__Goal of the exercise__.
Filter this material down to the lines that hold "joints", copying each one.

__Data section__.

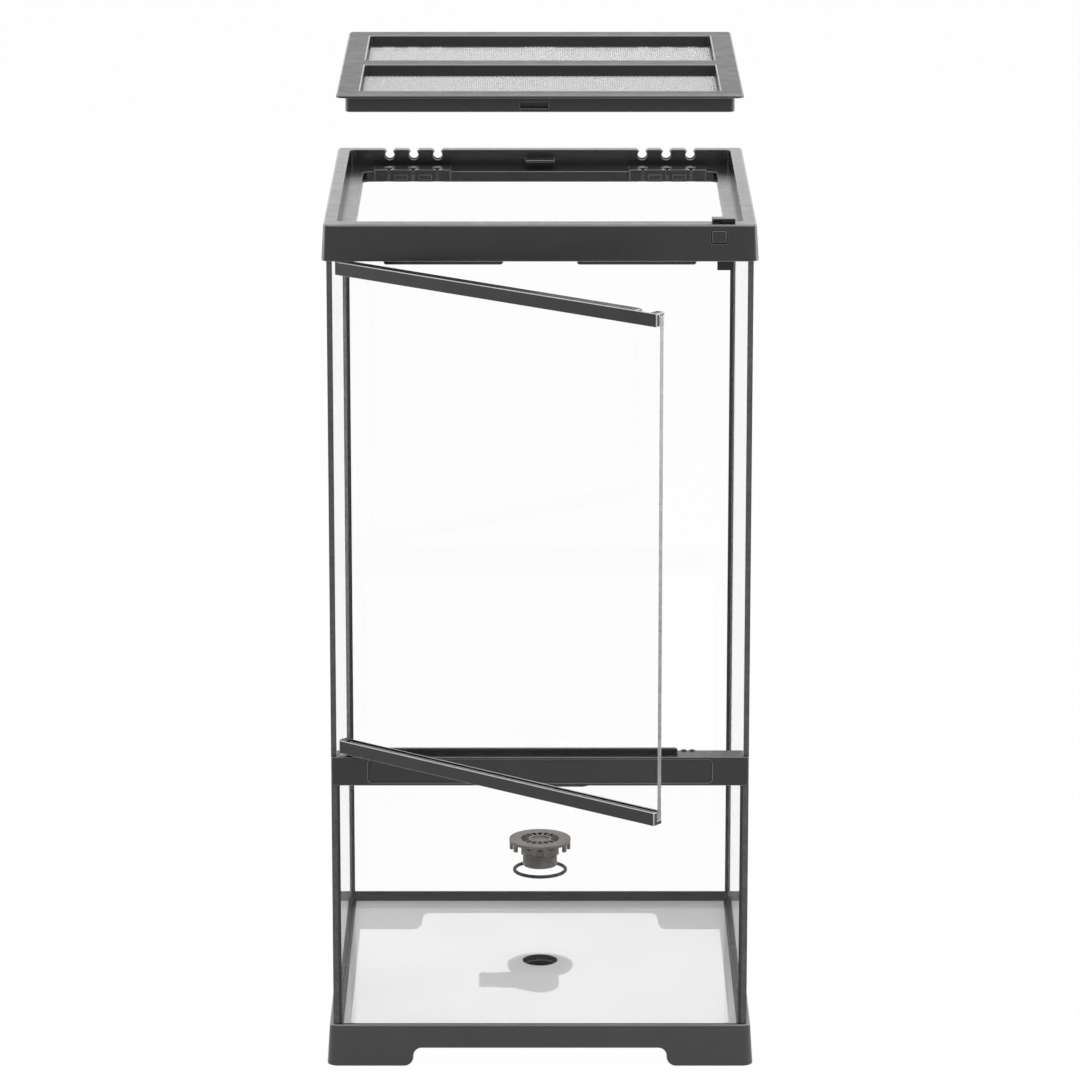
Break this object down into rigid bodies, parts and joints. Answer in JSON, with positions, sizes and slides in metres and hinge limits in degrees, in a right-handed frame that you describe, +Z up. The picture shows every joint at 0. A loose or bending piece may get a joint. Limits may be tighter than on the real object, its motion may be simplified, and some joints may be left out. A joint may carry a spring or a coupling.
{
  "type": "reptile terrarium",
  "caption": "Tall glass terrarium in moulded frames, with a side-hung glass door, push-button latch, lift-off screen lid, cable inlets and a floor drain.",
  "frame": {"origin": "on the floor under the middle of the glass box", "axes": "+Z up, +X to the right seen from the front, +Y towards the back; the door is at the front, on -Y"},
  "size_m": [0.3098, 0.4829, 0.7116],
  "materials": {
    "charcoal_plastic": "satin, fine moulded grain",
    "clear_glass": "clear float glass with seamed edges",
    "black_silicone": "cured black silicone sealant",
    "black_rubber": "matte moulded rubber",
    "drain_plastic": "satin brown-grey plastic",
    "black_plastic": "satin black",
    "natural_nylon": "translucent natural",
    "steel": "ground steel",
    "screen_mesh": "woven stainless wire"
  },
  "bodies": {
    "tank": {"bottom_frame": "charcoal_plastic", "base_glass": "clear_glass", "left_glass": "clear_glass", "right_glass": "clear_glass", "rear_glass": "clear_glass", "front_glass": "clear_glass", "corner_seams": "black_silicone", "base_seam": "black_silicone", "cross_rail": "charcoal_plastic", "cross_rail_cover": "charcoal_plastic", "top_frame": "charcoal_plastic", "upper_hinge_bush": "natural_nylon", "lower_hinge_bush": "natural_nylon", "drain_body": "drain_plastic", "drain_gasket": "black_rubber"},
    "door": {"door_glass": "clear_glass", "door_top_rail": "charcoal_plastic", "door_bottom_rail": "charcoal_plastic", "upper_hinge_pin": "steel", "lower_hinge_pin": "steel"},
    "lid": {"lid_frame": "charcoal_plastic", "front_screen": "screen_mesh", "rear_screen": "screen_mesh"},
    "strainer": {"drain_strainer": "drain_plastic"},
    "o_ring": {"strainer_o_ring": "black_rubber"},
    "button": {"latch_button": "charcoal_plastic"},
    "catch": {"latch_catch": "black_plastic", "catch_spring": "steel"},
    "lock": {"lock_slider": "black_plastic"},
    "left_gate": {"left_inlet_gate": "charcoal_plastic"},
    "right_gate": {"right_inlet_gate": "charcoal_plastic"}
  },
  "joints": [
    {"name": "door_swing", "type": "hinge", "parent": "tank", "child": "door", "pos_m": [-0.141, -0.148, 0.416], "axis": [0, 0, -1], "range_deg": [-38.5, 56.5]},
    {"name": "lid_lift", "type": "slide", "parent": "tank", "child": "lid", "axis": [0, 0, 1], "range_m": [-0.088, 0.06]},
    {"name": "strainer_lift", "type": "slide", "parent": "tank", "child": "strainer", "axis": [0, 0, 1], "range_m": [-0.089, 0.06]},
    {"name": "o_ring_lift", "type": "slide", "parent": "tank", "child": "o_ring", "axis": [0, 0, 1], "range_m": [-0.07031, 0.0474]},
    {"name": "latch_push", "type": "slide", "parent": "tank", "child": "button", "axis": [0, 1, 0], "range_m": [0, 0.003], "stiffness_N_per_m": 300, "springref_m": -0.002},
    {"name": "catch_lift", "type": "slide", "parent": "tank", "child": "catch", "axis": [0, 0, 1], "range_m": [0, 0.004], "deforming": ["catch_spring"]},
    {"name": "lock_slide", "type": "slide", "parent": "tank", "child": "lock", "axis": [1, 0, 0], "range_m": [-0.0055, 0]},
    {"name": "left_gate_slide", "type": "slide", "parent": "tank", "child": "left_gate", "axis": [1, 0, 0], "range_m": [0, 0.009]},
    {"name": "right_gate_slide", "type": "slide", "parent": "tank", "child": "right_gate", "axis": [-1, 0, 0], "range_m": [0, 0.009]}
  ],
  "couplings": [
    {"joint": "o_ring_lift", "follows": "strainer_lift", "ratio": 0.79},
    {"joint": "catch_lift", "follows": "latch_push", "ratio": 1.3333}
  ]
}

__The response__.
Break this object down into rigid bodies, parts and joints. Answer in JSON, with positions, sizes and slides in metres and hinge limits in degrees, in a right-handed frame that you describe, +Z up. The picture shows every joint at 0. A loose or bending piece may get a joint. Limits may be tighter than on the real object, its motion may be simplified, and some joints may be left out. A joint may carry a spring or a coupling.
  "joints": [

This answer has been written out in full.